In interviews, placing a dimmed lamp in the background can add warmth and depth. In dramatic sequences, silhouettes against car headlights or flickering candles can enhance mood and symbolism. The best part? Practical lights often double as set dressing, saving time, space, and budget. Used thoughtfully, practicals blur the line between lighting and production design, making your frame feel more lived-in and intentional.

Lighting for Movement & Continuity

Lighting becomes more complex when subjects or cameras are in motion. Whether you're tracking talent through a space or orchestrating a dolly shot, maintaining visual continuity while supporting motion requires precise planning and creative problem-solving. Moving Subjects: When talent moves through light, consistency is key. This can involve rigging soft overhead sources or hiding fixtures along the movement path to avoid dark spots. Larger light sources provide more coverage and flatter transitions, but they need careful placement to stay out of frame.
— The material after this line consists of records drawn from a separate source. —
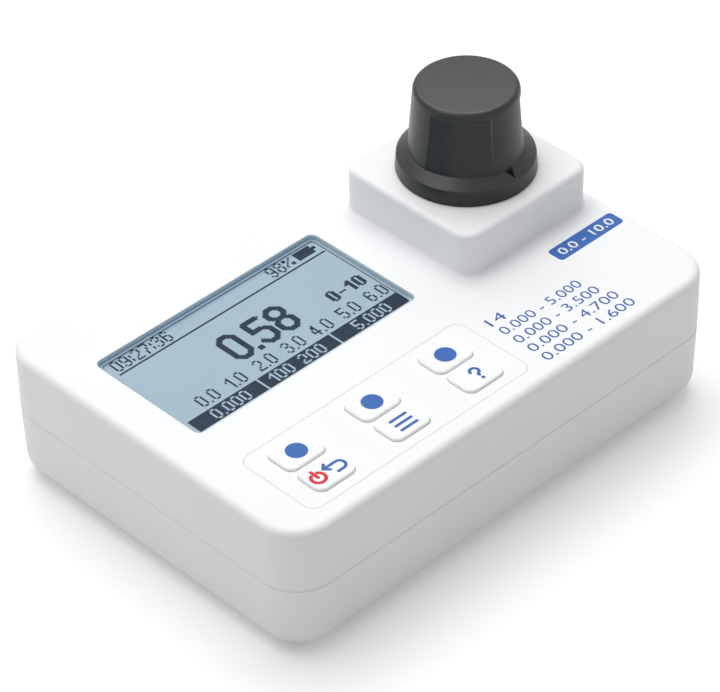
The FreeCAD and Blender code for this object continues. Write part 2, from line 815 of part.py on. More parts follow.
def make_display_window():
    """Clear window that drops onto the ledge."""
    window = body("display_window")
    top = "window_seat + window_thick"
    add(window, [round_box("window_x", "window_y", "window_length", "window_width", "window_corner")],
        "window_seat", top)
    chamfer(window, "window_bevel", flat_at(top))


def make_display():
    """Liquid crystal cell, its backlight and the frame that holds both on the main board."""
    glass = body("lcd_glass")
    add(glass, [box("window_x", "window_y", "back_glass_length", "back_glass_width")],
        "back_glass_bottom", "back_glass_level")
    add(glass, [box("window_x", "window_y", "opening_length - 2 * glass_side_gap",
                    "opening_width - 2 * glass_side_gap")], "back_glass_level", "window_seat - glass_gap")
    light = body("lcd_backlight")
    add(light, [round_box("window_x", "window_y", "light_length", "light_width", "1")],
        "light_bottom", "light_level")
    frame = body("lcd_frame")
    outer = round_box("window_x", "window_y", "frame_length + 2 * frame_wall",
                      "frame_width + 2 * frame_wall", "frame_wall")
    inner = box("window_x", "window_y", "frame_length", "frame_width")
    add(frame, [outer, inner], "board_level", "back_glass_level")
    hole = box("window_x", "window_y", "frame_length - 2 * shelf_width", "frame_width - 2 * shelf_width")
    add(frame, [box("window_x", "window_y", "frame_length + frame_wall", "frame_width + frame_wall"), hole],
        "light_bottom - shelf_thick", "light_bottom")


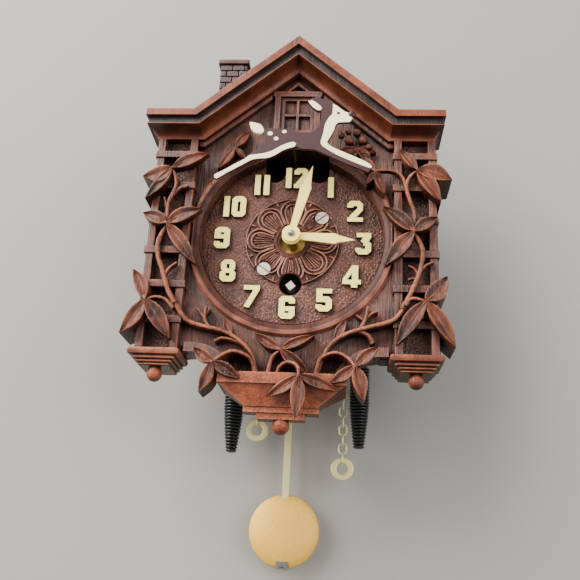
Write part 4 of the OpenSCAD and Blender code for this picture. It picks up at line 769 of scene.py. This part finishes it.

Moving Camera: In dolly or handheld shots, light must work from multiple angles. Some filmmakers rig lights to the camera or use practicals embedded in the environment for consistent coverage. LED tubes and battery-powered lights are especially handy for mobile lighting rigs. Matching Continuity: On multi-day or multi-location shoots, matching light quality is critical. Keeping notes on colour temperature, diffusion levels, and key-to-fill ratios helps replicate setups later. Shooting coverage in the same lighting setup avoids jarring mismatches in the edit.

Tools like wireless dimmers and app-controlled lights allow quick adjustments during complex scenes. Real-time monitors with LUTs applied can help DPs evaluate lighting balance on the fly, ensuring consistency in tone. Good lighting doesn’t draw attention to itself, but poor continuity does. By planning with motion and edit flow in mind, your lighting can adapt to evolving frames while maintaining a polished, cinematic look.